Peterson Toscano - Activism

Activism

In June 2005 the Queer Action Coalition invited Toscano to join them for a series of protests outside the Love in Action facility in Memphis, Tennessee. Zach Stark, a 16 year-old boy, was placed against his will into Refuge, Love in Action's program for youth. Before he entered, he sent out a MySpace bulletin alerting his friends that he will be forced to receive conversion therapy. The state of Tennessee launched a series of investigations, and the protests received international news coverage. In June 2007, Love in Action discontinued Refuge.

In April 2007, together with Christine Bakke, Toscano launched Beyond Ex-Gay, an on-line support group for people who are now ex-ex-gay. Toscano also helped organize the Ex-Gay Survivor Conference held June 28 to July 1, 2007 in Irvine, California. As part of the conference three former Exodus ex-gay leaders came forward to issue a public apology for their roles in promoting and providing conversion therapy.

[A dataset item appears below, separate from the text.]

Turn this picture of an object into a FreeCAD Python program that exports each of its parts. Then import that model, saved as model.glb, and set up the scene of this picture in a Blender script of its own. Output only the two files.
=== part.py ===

In response to a Memphis-area ex-gay conference organized by Colorado Springs-based Focus on the Family, in February 2008, Toscano along with Christine Bakke and other ex-ex-gays in the Mid-South and throughout the country organized a response called Deconstructing the Ex-Gay Myth—A Weekend of Art and Action. Toscano shared some of his story in the local media and presented two of his plays. He also led workshops at an ex-gay survivor gathering.

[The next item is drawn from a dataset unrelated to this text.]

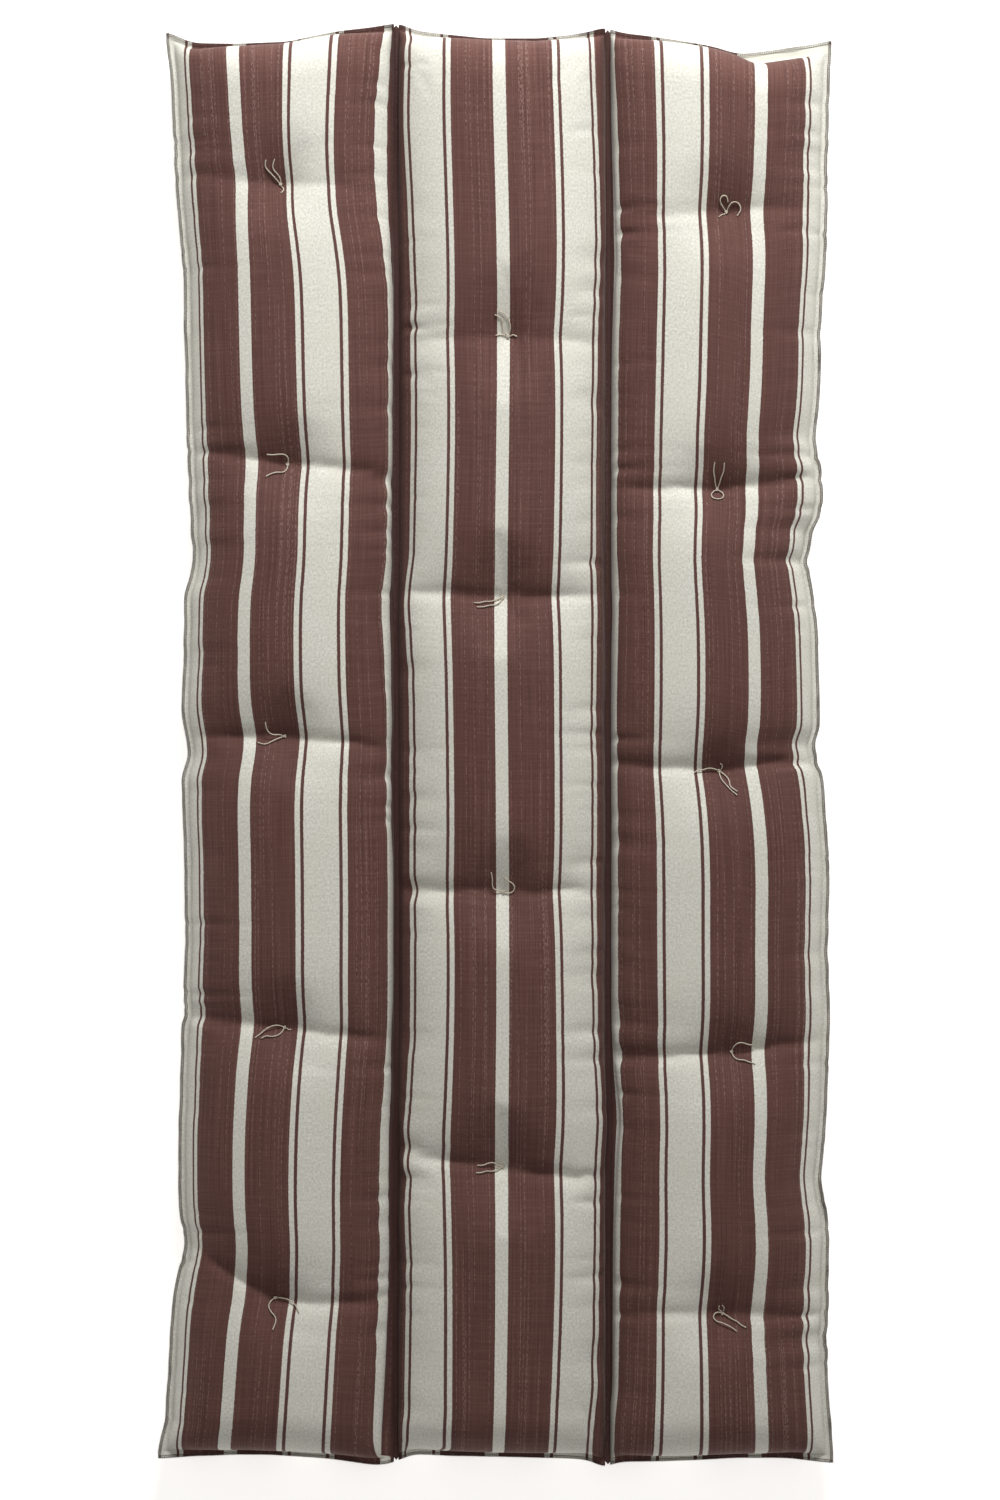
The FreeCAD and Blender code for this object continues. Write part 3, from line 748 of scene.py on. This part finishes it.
def ticking_material(stripes):
    made, t, shader = material("striped ticking")
    uv = made.node_tree.nodes.new("ShaderNodeUVMap")
    uv.uv_map = "cloth"
    pattern = made.node_tree.nodes.new("ShaderNodeGroup")
    pattern.node_tree = stripes
    t.link(uv.outputs[0], pattern.inputs["Cloth"])
    # painted shade: the cloth down in the two valleys is darkened towards the seams, where the shade
    # between the tubes falls
    place = made.node_tree.nodes.new("ShaderNodeSeparateXYZ")
    t.link(made.node_tree.nodes.new("ShaderNodeTexCoord").outputs["Object"], place.inputs[0])
    off = t.math("ABSOLUTE", t.math("SUBTRACT", t.math("ABSOLUTE", place.outputs[0]), valley_x))
    painted_valley_shade = t.math("MULTIPLY", t.between(off, 0.003, 0.012, 0.62, 0.0),
                  t.between(place.outputs[2], seam_z + 0.004, seam_z + 0.040, 1.0, 0.0))
    t.link(t.mix(painted_valley_shade, pattern.outputs["Colour"], colour(34, 18, 16)), shader.inputs["Base Color"])
    t.link(t.bump(pattern.outputs["Height"], 0.00025, 0.5), shader.inputs["Normal"])
    shader.inputs["Roughness"].default_value = 0.8
    shader.inputs["Specular IOR Level"].default_value = 0.25
    shader.inputs["Sheen Weight"].default_value = 0.15
    shader.inputs["Sheen Roughness"].default_value = 0.4
    shader.inputs["Sheen Tint"].default_value = colour(235, 222, 214)
    return made


def thread_material(name, light, dark, roughness=0.8, scale=2500.0):
    """Yarn or fibre of two mottled tones on object coordinates."""
    made, t, shader = material(name)
    place = made.node_tree.nodes.new("ShaderNodeTexCoord").outputs["Object"]
    fibres = t.noise(place, scale=scale, detail=3.0)
    t.link(t.mix(t.between(fibres, 0.35, 0.65), dark, light), shader.inputs["Base Color"])
    t.link(t.bump(fibres, 0.0003, 0.6), shader.inputs["Normal"])
    shader.inputs["Roughness"].default_value = roughness
    return made


stripes = woven_stripes()
finishes = {
    "striped_ticking": ticking_material(stripes),
    "filling": thread_material("cotton filling", colour(236, 230, 214), colour(212, 202, 180), 0.95, 90.0),
    "overlock_thread": thread_material("overlock thread", colour(96, 72, 68), colour(60, 42, 40)),
    "twine": thread_material("twine", colour(226, 218, 203), colour(160, 148, 130)),
}


def finish(obj, slot):
    obj.data.materials.clear()
    obj.data.materials.append(finishes[slot])


# ---------------------------------------------------------------- the ticking and its filling

tubes = {name: Tube(name) for name in ("left", "middle", "right")}
sheets = []
for name, tube in tubes.items():
    for upper in (True, False):
        target, flat = make_sheet(tube, upper)
        obj = grid_object(f"{name}_cloth", target, upper)
        sheets.append((target, flat, obj, tube, upper))
shapes = settle(sheets)

covers = {}
surfaces = {}
for shape, (target, flat, rough, tube, upper) in zip(shapes, sheets):
    bpy.data.objects.remove(rough)
    shape = keep_within(tube, shape, upper)
    points, flat = with_allowance(tube, shape, flat, upper)
    half = "top" if upper else "bottom"
    name = f"{tube.name}_{half}_cover"
    cover = cloth_piece(name, tube, points, flat, upper)
    finish(cover, "striped_ticking")
    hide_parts(f"{tube.name}_{half}_ticking")
    length = flat[-1, 0, 1] - flat[0, 0, 1]
    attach(cover, f"{tube.name}_section")
    covers[tube.name, half] = (shape, points)
    graph = bpy.context.evaluated_depsgraph_get()
    surfaces[tube.name, half] = BVHTree.FromObject(cover, graph)

stuffing_rows, stuffing_columns = 156, 28
stuffing_inset = 0.0025       # from the cloth to the filling under it


def drawn_in(points, sign):
    """Every few threads of a panel, drawn in from the cloth."""
    r = np.linspace(0, points.shape[0] - 1, stuffing_rows).round().astype(int)
    c = np.linspace(0, points.shape[1] - 1, stuffing_columns).round().astype(int)
    depth = np.abs(points[..., 2] - seam_z)
    reach = 2 if points.shape[0] < 200 else 4
    padded = np.pad(depth, reach, "edge")
    around = [padded[i:i + depth.shape[0], j:j + depth.shape[1]]
              for i in range(2 * reach + 1) for j in range(2 * reach + 1)]
    half = points[r][:, c].copy()
    half[..., 2] = seam_z + sign * np.maximum(np.min(around, axis=0)[r][:, c] - stuffing_inset, 0)
    middle_x = (half[:, :1, 0] + half[:, -1:, 0]) / 2
    half[..., 0] = middle_x + (half[..., 0] - middle_x) * 0.98
    half[..., 1] *= 0.997
    return half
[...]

Toscano helped organize an international conference held in Catalonia on May 30, 2008 at the University of Barcelona. The conference, Teràpies reparatives per l’homosexualitat—Perquè existeixen i quins perills impliquen (Gay to Straight Therapies—The reasons they exist and their potential harm) highlighted the potential dangers of conversion therapy and gave mental health professionals, scholars, clergy and concerned citizens the opportunity to hear from people directly affected by these therapies as well as experts in the field of psychology.

As a grand marshal of the Mid-South Pride parade, Toscano returned to Memphis in June 2008, where he had been a resident of the Love in Action program 10 years earlier. In July 2008 Toscano presented his plays The Re-Education of George W. Bush and Transfigurations-Transgressing Gender in the Bible in Malta where he also spoke out about conversion therapy.

He has served as an outspoken critic of the ex-gay movement in the UK. In August 2006 at the Greenbelt Festival he presented a talk about his own ex-gay experiences and personal journey. In July 2008 he offered two talks at the Lambeth Conference in Kent where he discussed being "gay and Christian" and about the dangers of conversion therapy. In an article for the British newspaper The Times Toscano spoke of the ex-gay movement in Great Britain: "'It is a far more subtle seduction over here,' he says. Toscano claims that therapists in Britain – who he says tried to exorcise his gay demons in Kidderminster, in the West Midlands – nearly drove him to suicide."

In December 2008 Toscano traveled to South Africa and highlighted the potential dangers in receiving conversion therapy. He made his South African premiere on January 7, 2009 in Cape Town.

An active member of the Religious Society of Friends with an endorsed leading to travel in ministry, Toscano states that his non-violent approach in his work seeks to expose injustice without attacking anti-gay activists. He believes that gay community needs to do more to accept LGBT people of faith, and by doing so will help to lesson the popularity of conversion therapy groups. He told news website Salon.com, "If we took better care of our own, we would put these programs out of business."